Isn’t “bearing with one another” simply a version of forgiveness in advance? A blank ‘indulgence’, as it were? Isn’t this what grace is? Didn’t God forgive me before I even sinned by setting that grace in place way back when? Isn’t this the very essence of a truly graceful person, too? This forgiveness in advance?

Condemnation – the requirement that we ‘pay’ for our sins – is the weapon I am convinced we fear the most, because to truly pay for sin is to repair the damage, but the damage sin does is death – separation from the life of unity – and nobody can bring the dead of fractured life back. (The only way we can pay for the sin of fracture is to submit to that fracture, which is, of course, death. That ‘pays’ for it, all right, but, then, we are non-existent!
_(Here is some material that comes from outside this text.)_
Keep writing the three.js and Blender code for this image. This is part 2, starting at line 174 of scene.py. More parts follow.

God has pleaded with us over and over to NOT DO THIS! Pay for our own sins, that is. I think He has begged us in every way He knows how to let Him pay, instead. But, I digress.) We all know this instinctively. I think this is the real reason we are afraid to face the music, because we know that none of us can put Humpty Dumpty back together again (without letting it do us in, of course). We all realize that only love can fix the problem (because the problem was created by the lack of love), but only God can put love back where it was rejected; therefore, we need His forgiveness (which returns us to that love) before we can even start to address our part of the problem, much less anybody else’s. Forgiveness, therefore, is our biggest need.

I think forgiveness is the ultimate cease-fire, where everybody on all sides can come out of their fox holes. God can quit hiding from us because, with forgiveness (yes, God needs us to let Him off the hook of our accusations of Him!), we are finally ready and able to hear His side of the story (which is, of course, that forgiveness); we can quit hiding from ourselves (because we are off the hook, too); and others can quit hiding from us (because we threw down the weapon of condemnation first).
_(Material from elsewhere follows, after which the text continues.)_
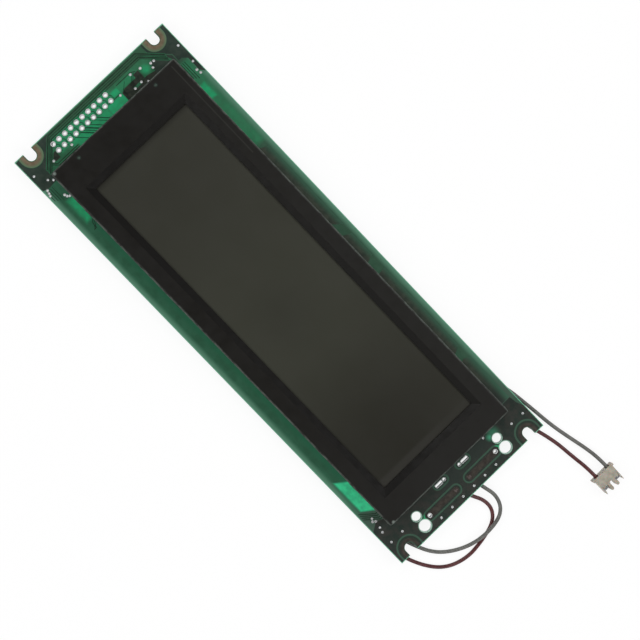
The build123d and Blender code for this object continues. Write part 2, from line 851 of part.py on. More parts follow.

So where does that leave us? Well, where does that leave us with God – when He forgives us, that is? Forgiveness makes it safe again, because the condemnation is gone, but forgiveness is only possible because of grace. I think this is why grace – not works – is what restores life back into fractured places. Grace is what provides justification, in fact, which is simply the restoration of life (unity) again. But justification is neither the ending point (God-does-it-all greasy grace crowd) nor the end-all-be-all (wecantakeitfromhere# works crowd): justification just restarts the engine of life, which is, of course, that unity.

“Bearing” with each other is what I think forgiveness provides the platform for. Disallowing condemnation in the here and now (which is what forgiveness is) gives us all the chances we all need grace to return us to. It is a little like repenting for another (“please turn toward us and turn us toward ourselves, and each other, too”). It is the essence of a graceful person to clear another’s runway for those thrown-away chances. This is God’s grace working in us; through us; sometimes (oh, so many times) even in spite of us (it’s so hard to guarantee safety for another when you don’t really feel safe around them!).

I think it takes a lot of grace to practice providing safety (“bearing”) for a person you don’t, yourself, feel safe around! In the flesh, of course, both true grace (oh, there are so many manipulative counterfeits!) as well as true forgiveness (which is unconditional, which the flesh cannot afford, of course) are impossible. In the flesh, I think you have to pick up either the sadist stick of manipulation or the narcissistic carrot of self-sacrifice (which is forbidden, of course), and, because of this, in the process of attempting to do the work of being ‘safe’ around another, we can find ourselves in a bind of either playing a role of domination over another or co-depending another’s sin. (Yes, we are really dangerous to each other!)

Because of this, I think the world attempts to practice love and forgiveness at it’s peril, and this is what I think makes us so hesitant to get anywhere near the burdens of others. (Who among us has not been burned in the past with this one?) In the flesh, I think it is simply impossible for Humpty Dumpty to sit back up on the wall of unity, and it is likewise impossible for us to put him there. “Bearing one another’s burdens”? I think that cannot happen unless and until we have Someone bearing ours. In the places I have still not submitted my sins and flaws (that are there because of the past sins of myself as well as of others that I have not forgiven yet) to God’s forgiveness, I am still vulnerable in the present to the sins of others, too. I need God’s grace to cover me (well, my sins, that is!) while I dash out of my fox hole to cover for another. May I remember that today. Safety first (which is forgiveness, of course). Grace. And let it begin with me.

Rich Pease

We are ordinary human beings.
Yeshua was extraordinary.
If we are to follow His example, we need
to follow exactly how He tells us to.
“Take my yoke upon you and learn from me,
for I am gentle and humble in heart, and you
will find rest for your souls.” Matt 11:29
He’s already paid the full price to free us
from all we lug around. Totally!
The deal for us is to simply receive it. Totally!
And what’s the deal with our yoke? Paul calls it
a yoke of slavery. You and I know it oh so well . . .
So . . . Our yoke? Or His?
Slavery? Or liberty?
We have to put our faith where our yoke is.